Talk hippie era San Francisco and the average listener will start thinking of Grateful Deads, Jefferson Airplanes, and, possibly, Quicksilver Messenger Services, but there was an active music scene in San Francisco and Dan Hicks has been part of it since he took up the guitar in 1959. He started off on the folk music coffeehouse circuit before joining seminal SF band The Charlatans in 1965. Hicks took over the drummer's stool after founder member Sam Linde's percussive skills were felt to be substandard.
With a tendency to dress after the fashion of Victorian dandies or Wild West gunslingers the outfit were a significant influence on the emerging counter-culture, with a sound that leaned towards jug band, country and blues influences, though their recorded output was minimal and their self-titled first album didn't appear until 1969, by which time Hicks had flown the coop.
In the meantime Hicks had moved to rhythm guitar, which allowed him to sing his original material as he ended up as a front man for the band but left in 1968 to form Dan Hicks and his Hot Licks with violinist David LaFlamme and two girls allegedly recruited more for their looks than their ability to sing harmonies (though the latter was decidedly helpful).

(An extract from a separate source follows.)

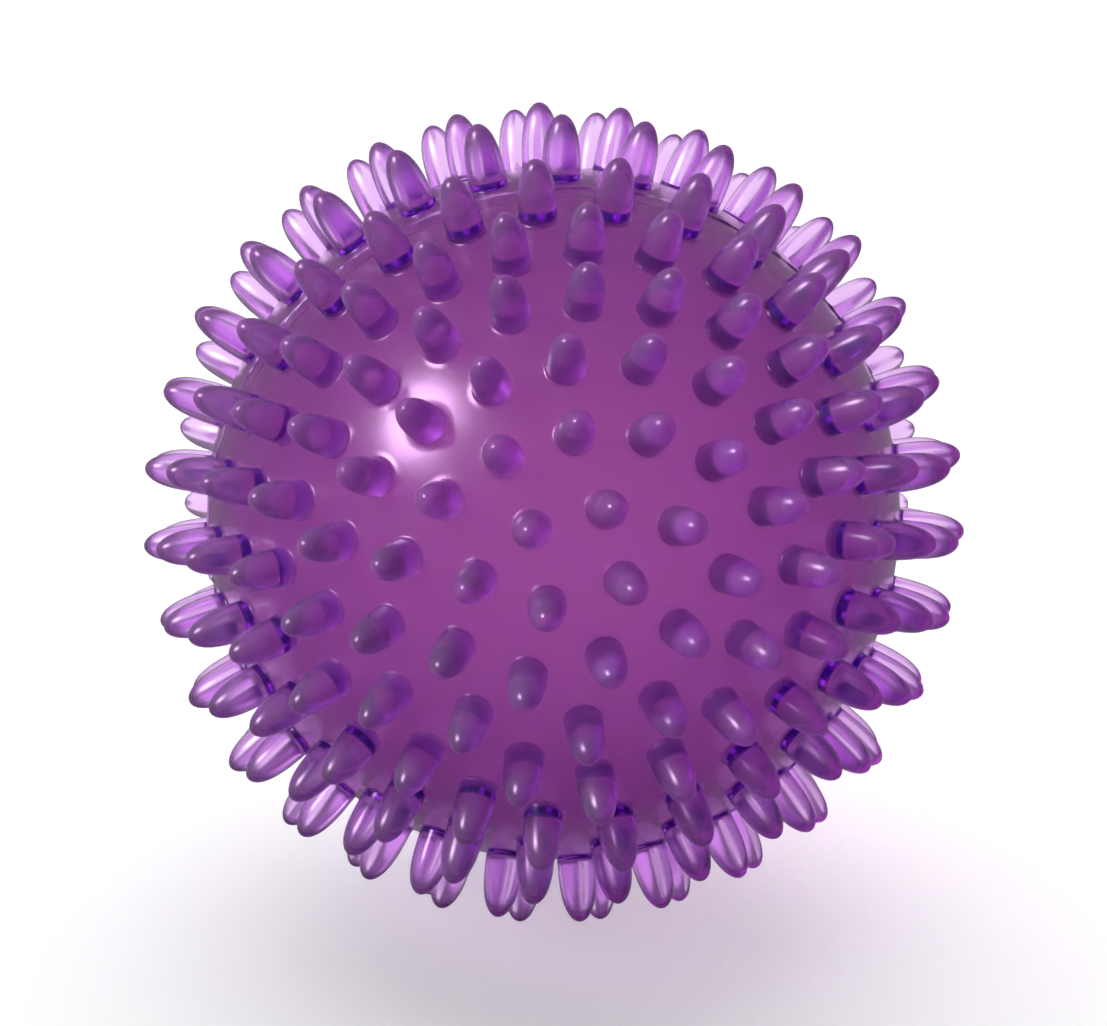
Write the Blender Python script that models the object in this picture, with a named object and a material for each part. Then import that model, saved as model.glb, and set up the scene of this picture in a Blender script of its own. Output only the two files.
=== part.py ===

The Hot Licks were originally the opening act for the Charlatans, but LaFlamme didn't last too long. He ended up going on to minor fame after forming It's A Beautiful Day, and Hicks recruited jazz violinist "Symphony" Sid Page to take his place after sighting him in action when when Hicks took his mother out for lunch on her birthday.
The Hot Licks’ eclectic combination of folk, jazz, country, western swing, bluegrass and gypsy music came heavily laced with a healthy dash of acerbic humour, as evidenced by the title of How Can I Miss You When You Won't Go Away? After 1973's Last Train to Hicksville Hicks chose to disband an outfit that had morphed from hippie jug band into a fairly distinguished bunch of jazzy virtuosos that I’ve seen described as a nimble five-way juggling act (here).
From that point Hicks seems to have been happy to work around the Bay area in a variety of settings, though a glance at the discography will reveal increasing activity as the man hit his sixties and found an anachronistic niche in the twenty-first century. Throughout his decidedly eccentric career, however, the Dan Hicks blend of folk, gypsy jazz and western swing has produced a distinctive body of work that resulted in a devoted cult following.